Proc-macro crates are rather slow wiht compilation. Watt could help with that.

Different versions of same crate in dependency tree

All copies need to be compiled separately. There are not many of these, but eliminating those would still be nice.

netrome commented 1 month ago

I did some research on this over the weekend and it turns out we can dynamically link RocksDB by just setting two env variables as per https://github.com/rust-rocksdb/rust-rocksdb/issues/310#issuecomment-1537137868. This assumes you have the shared library installed in your environment.

Here's a comparison on my machine with and without these env variables:

export ROCKSDB_LIB_DIR=/usr/lib/
export SNAPPY_LIB_DIR=/usr/lib/
Clean build (debug) Target directory size Incremental build[^1]
Dynamic linking (with above env variables) 3m 36s 8.7 GB 16s
Static linking (without above env variables) 5m 50s 11 GB 17s

The difference is even more visible on my build server (with 16 cores / 32 threads):

Clean build (debug) Target directory size Incremental build[^1]
Dynamic linking (with above env variables) 1m 20s 8.8 GB 10s
Static linking (without above env variables) 1m 36s 12 GB 10s

[^1]: Added a comment to crates/fuel-core/src/state/rocks_db.rs

So while this doesn't make a difference for incremental builds, because we don't need to recompile rocksdb, it does speed up clean builds quite a bit which can make local development smoother. Though we likely still want to stick with static linking in CI to reduce potential bugs in version mismatch with the shared library.

xgreenx commented 1 month ago

Have you tried to compare it with our fork of rocked for local development? https://github.com/FuelLabs/rust-rocksdb

I remember when I tested it, I had a huge difference especially if you run ./ci_checks.rs

netrome commented 1 month ago

Have you tried to compare it with our fork of rocked for local development? https://github.com/FuelLabs/rust-rocksdb

I remember when I tested it, I had a huge difference especially if you run ./ci_checks.rs

I'm not observing any improvements for clean or incremental builds, which is expected since the caching shouldn't make a difference in those cases. I just discovered the ./ci_checks.rs doesn't work with my rust version so I need to mess around a bit with that to measure it, but it makes sense that the caching should provide a big benefit there since there's a lot of different cargo commands. I wonder if the caching or dynamic linking will be fastest in this scenario 🤔 I'll get back when I have some results.

netrome commented 1 month ago

I'm not observing any improvements for clean or incremental builds, which is expected since the caching shouldn't make a difference in those cases.

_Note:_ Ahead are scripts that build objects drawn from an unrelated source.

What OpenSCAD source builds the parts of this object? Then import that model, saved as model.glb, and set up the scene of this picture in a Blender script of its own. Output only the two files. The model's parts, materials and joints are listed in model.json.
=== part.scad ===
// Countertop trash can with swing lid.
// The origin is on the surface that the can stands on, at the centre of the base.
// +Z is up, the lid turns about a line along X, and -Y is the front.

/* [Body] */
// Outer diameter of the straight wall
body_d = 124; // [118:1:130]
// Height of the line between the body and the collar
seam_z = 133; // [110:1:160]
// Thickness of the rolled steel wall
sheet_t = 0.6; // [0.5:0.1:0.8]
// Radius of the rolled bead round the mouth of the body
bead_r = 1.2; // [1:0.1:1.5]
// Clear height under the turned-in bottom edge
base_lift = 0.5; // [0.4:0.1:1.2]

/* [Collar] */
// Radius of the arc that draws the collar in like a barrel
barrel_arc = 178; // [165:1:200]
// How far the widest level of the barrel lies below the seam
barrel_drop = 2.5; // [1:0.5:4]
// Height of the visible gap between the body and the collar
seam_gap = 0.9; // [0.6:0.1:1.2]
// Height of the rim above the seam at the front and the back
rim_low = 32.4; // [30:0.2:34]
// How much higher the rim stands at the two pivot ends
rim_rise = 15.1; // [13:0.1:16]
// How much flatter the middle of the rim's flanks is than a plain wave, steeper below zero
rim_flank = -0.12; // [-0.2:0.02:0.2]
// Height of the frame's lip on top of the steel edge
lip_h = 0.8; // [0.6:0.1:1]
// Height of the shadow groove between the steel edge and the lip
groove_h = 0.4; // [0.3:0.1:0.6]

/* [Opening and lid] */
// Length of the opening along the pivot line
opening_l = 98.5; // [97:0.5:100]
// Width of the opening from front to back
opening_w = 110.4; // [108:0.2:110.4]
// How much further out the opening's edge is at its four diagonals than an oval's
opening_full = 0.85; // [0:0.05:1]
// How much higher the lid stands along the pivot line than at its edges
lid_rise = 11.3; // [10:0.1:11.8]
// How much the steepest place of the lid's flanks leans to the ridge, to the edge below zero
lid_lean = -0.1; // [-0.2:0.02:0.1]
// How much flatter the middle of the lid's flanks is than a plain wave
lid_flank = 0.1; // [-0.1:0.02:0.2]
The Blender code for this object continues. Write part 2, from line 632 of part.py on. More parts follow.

I just discovered the ./ci_checks.rs doesn't work with my rust version so I need to mess around a bit with that to measure it, but it makes sense that the caching should provide a big benefit there since there's a lot of different cargo commands. I wonder if the caching or dynamic linking will be fastest in this scenario 🤔 I'll get back when I have some results.

Experiencing some issues running the CI checks on my build server. Need to investigate deeper to find out if something is wrong with my setup, because they seem to run better on my laptop.